Foreclosure prevention program inspires Bay Area activists
on December 11, 2013
Local realtors are hosting a “Town Hall” forum tonight to discuss the pitfalls of the city’s foreclosure prevention program, Richmond Cares. The groundbreaking plan has drawn fierce opposition from real estate interests, banks, and investment firms. It has also cost the city millions of dollars in lost bond revenues.
Still, supporters say the program is necessary to keep hundreds of underwater homeowners current on their mortgage payments. “A lot of people told me they’re going to move out of the city if the program doesn’t happen,” said Melvin Willis, an organizer with the Alliance of Californian’s for Community Empowerment, a non-profit that supports the program. “I don’t want to see this not go through and see those people leave this city.”

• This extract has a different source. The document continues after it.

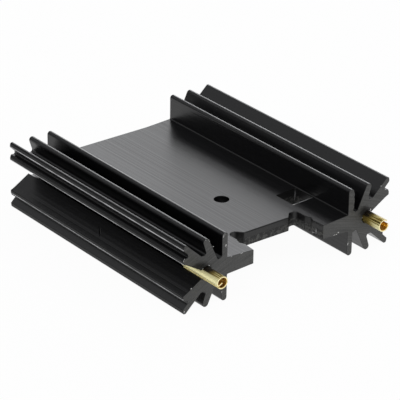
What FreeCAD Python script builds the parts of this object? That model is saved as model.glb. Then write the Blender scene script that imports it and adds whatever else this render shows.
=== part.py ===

City leaders commitment to help struggling homeowners, even despite threats from powerful financial institutions, has inspired scores of activists across the country—from Irvington, New Jersey to Seattle, Washington. “Honestly, I think Richmond is re-writing the history books with this,” said Jose Vega, a caterer in Pittsburg, California. “One day we’ll look back and say, ‘these people did what needed to be done’.”
Vega is pushing Pittsburg and Oakland city council members in to adopt similar foreclosure prevention programs.
The event starts at 6 p.m. and will take place at the Richmond City Recreation Complex at 3230 Macdonald Ave.